Policy relevance and debates

From a policy vantage point, PIAAC is valued for its emphasis on real-world skill application rather than abstract classroom achievement alone. Critics, however, argue that the reliance on standardized tests can overstate or understate the value of different skill sets, especially in diverse economies where on-the-job learning, tacit knowledge, and vocational training play major roles. Some observers warn that governments may over-interpret cross-country score differentials or use the results to push uniform curricula or centralized training mandates. In contrast, supporters contend that the data provide a neutral, externally validated benchmark that helps governments allocate resources toward areas with the strongest potential payoff, such as early literacy efforts, digital literacy, or targeted upskilling for adults in middle-age and transitional career phases.
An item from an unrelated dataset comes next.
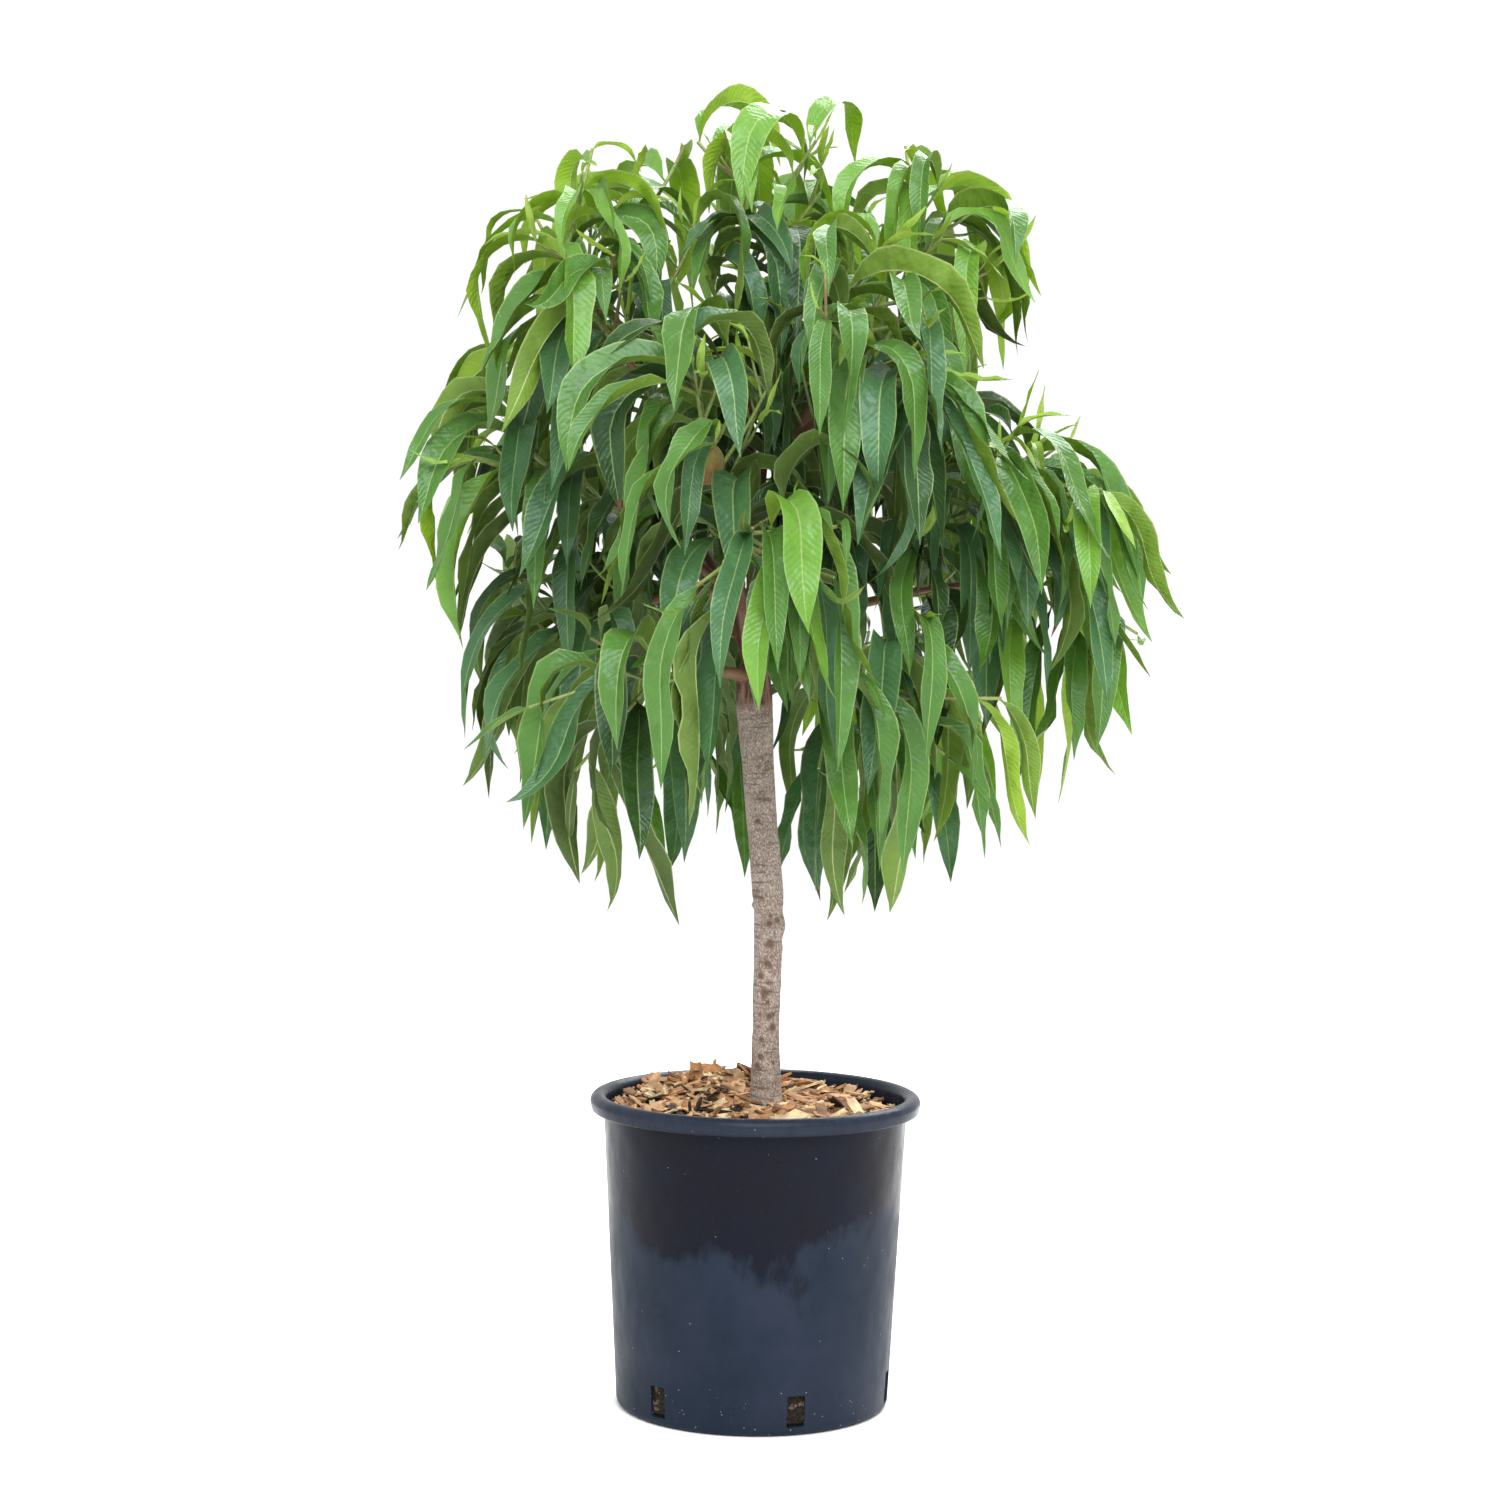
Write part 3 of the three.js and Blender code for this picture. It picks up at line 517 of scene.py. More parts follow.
def rods(name, lines, flats):
    """Tapering round rods, each along a line of points with a radius at each, closed at both ends."""
    curve = bpy.data.curves.new(name, "CURVE")
    curve.dimensions = "3D"
    curve.bevel_depth = 1
    curve.bevel_resolution = (flats - 4) // 2
    curve.use_fill_caps = True
    for points, radii in lines:
        spline = curve.splines.new("POLY")
        spline.points.add(len(points) - 1)
        spline.points.foreach_set("co", np.column_stack([points, np.ones(len(points))]).ravel())
        spline.points.foreach_set("radius", radii)
    mesh = evaluated(placed(name, curve))
    mesh.name = name
    mesh.shade_smooth()
    return mesh


def skin_of(mesh):
    """The points of a mesh's skin and the direction outwards at each."""
    return (values_of(mesh.vertices, key, 3, np.float32) for key in ("co", "normal"))


def wander(points):
    """A soft random height at each of some points."""
    return np.array([noise.noise(Vector(p)) for p in points])


def roughened(mesh, at, outward, raised):
    """Moves a mesh's skin outwards, by a height at each point."""
    mesh.vertices.foreach_set("co", (at + outward * raised[:, None]).ravel())
    mesh.update()


shares = np.linspace(0, 1, TRUNK_RINGS + 1)
trunk_points = np.array([trunk_point(share) for share in shares])
trunk_mesh = rods("trunk_bark", [(trunk_points, trunk_radius(shares))], TRUNK_SIDES)
at, outward = skin_of(trunk_mesh)
ridges = np.array([noise.fractal(Vector(p), 0.9, 2.2, 5) for p in at * RIDGES])
grain = wander(at * GRAIN)
lumps = wander(at * LUMPS)
raised = RIDGE_HEIGHT * ridges + GRAIN_HEIGHT * grain + LUMP_HEIGHT * lumps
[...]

A recurrent point in the debates is the balance between public provision and private, market-driven approaches to education and training. Advocates of market-based reform emphasize accountability, competition, and the alignment of training with market demand. They argue that PIAAC findings should encourage policy designs that expand apprenticeship models, expand access to high-quality vocational education, and prioritize lifelong learning that meets employers’ needs. Critics, sometimes labeled as valuing process over outcome, contend that skill data should not be used to justify heavy-handed curricula or retraining programs that can strain public budgets without delivering clear, measurable value. In this frame, discussions about PIAAC touch on broader disputes about the proper scale and scope of public intervention in education and workforce development, the role of immigration in shaping skill pools, and the best ways to translate data into policy that actually improves labor-market prospects.

Where debates intersect with current policy agendas, PIAAC results are often cited in support of investments in vocational education and the expansion of practical, job-relevant training. They are also used to argue for stronger emphasis on foundational skills in early education to build a pipeline of capable workers who can adapt to technological change. Critics who point to potential measurement gaps often call for broader metrics that capture non-cognitive abilities, workplace readiness, and the value of informal learning, arguing that a sole focus on reading, numeracy, and PST may miss important capabilities that contribute to economic dynamism and social cohesion.